Hindutva forces have often argued that the university space has been misused by the secular/left forces but they never speak about how our education centres have been saffronised. From recruitment to the distribution of scholarships and projects, the political factor and one’s affiliation to the ruling party work more than the merit of the candidate and the strength of the work. Even the syllabus and courses have been modified to strain the country’s secular fabric. The falling of the educational institutes as a saffronised space could be better grasped by looking at the act of setting up selfie points ahead of the General Elections 2024.
The members of the ruling party may argue that there is nothing wrong in putting up the selfie point for the PM since he is the “0leader of the country”. If so is the case, then the image of the President, as the Head of State, may be a better option. In a Parliamentary system, the prime minister is first among the equals vis-à-vis his/her cabinet colleagues, then should not PM’s image along with all cabinet ministers also become part of the selfie point? Moreover, some may argue that Parliament is incomplete without the presence of strong opposition, should not the image of the opposition leaders be shown at the selfie point to give a message that Indian democracy has become quite mature? Is the ruling party ready to take up these questions?
Long back Babasaheb Dr. B. R. strongly criticised the culture of hero worship in politics. In 1943, he gave a lecture on “Ranade, Gandhi and Jinnah” and called hero-worship “dangerous to the country”. However, it appears that these negative trends have become stronger under the Modi Raj because even the autonomy of public education institutions has been eroded.
Those who do not see anything wrong in the selfie point with the image of Modi, are quite silent to see the formulation of the draconian policies by the JNU administration to curb student activism in JNU. Recently, the executive council of JNU passed a manual under which if a student is found protesting within the 100-metre radius of any administrative and academic building and around the residence of a member of the JNU community, he may be punished with a fine of Rs. 20,000 and rustication from the campus for two semesters.

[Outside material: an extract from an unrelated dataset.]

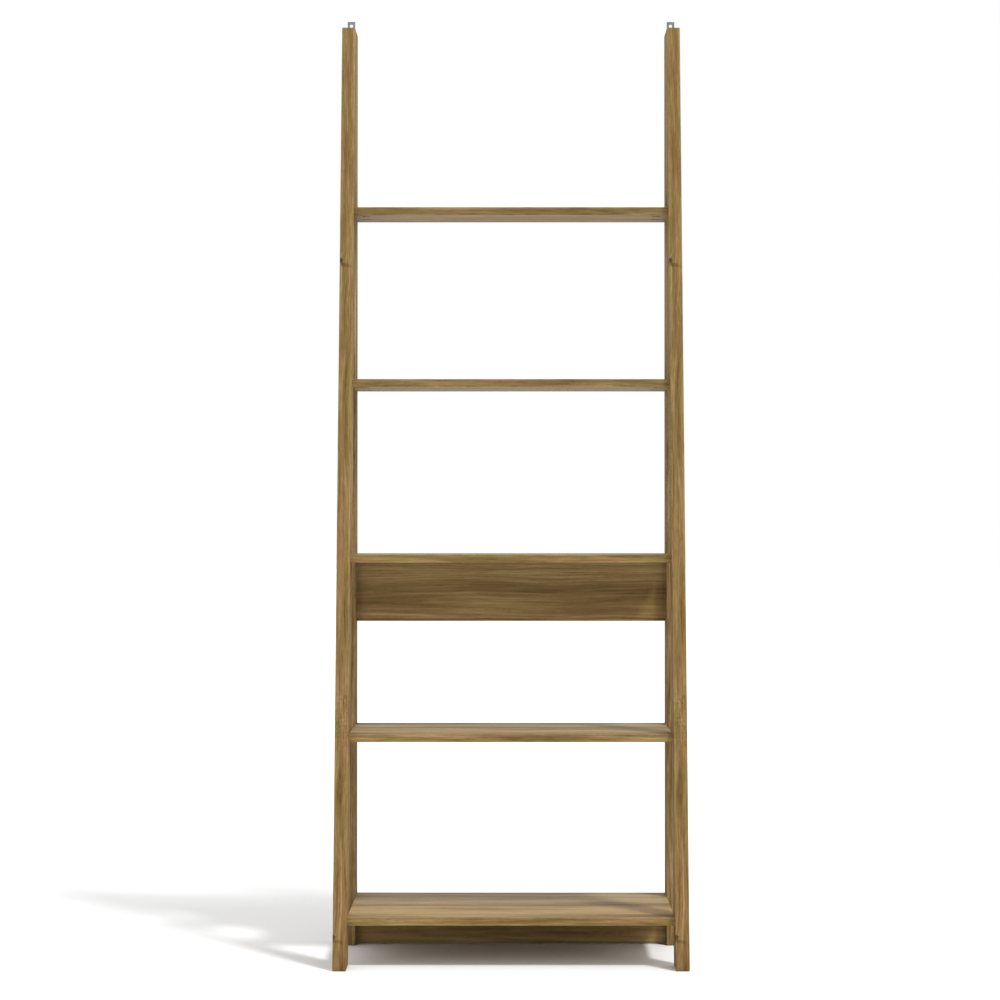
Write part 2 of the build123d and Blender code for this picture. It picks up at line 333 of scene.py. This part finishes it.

Such a move is being justified in the name of depoliticising the educational spaces, yet how the university has come under threat under Modi Raj is being ignored by the mainstream media. The recent manual of the JNU administration goes against the fundamental rights of the Indian constitution to free speech and the right to dissent.
Look at the irony: while the self-promotion of Modi by the university administration is considered a “non-political act” by the mainstream media and the Hindu Right, the articulation of genuine grievance at university spaces by students is demonised as indulging in “dirty politics”. These examples show that our educational centres are fast becoming propaganda machinery for the ruling party and indulging in hero worship, while they are eroding spaces for the democratic voices. While public money is being misused for the cult-building Modi, the majority of the members of the education community, who work in informal sectors, suffer from the lack of basic facilities.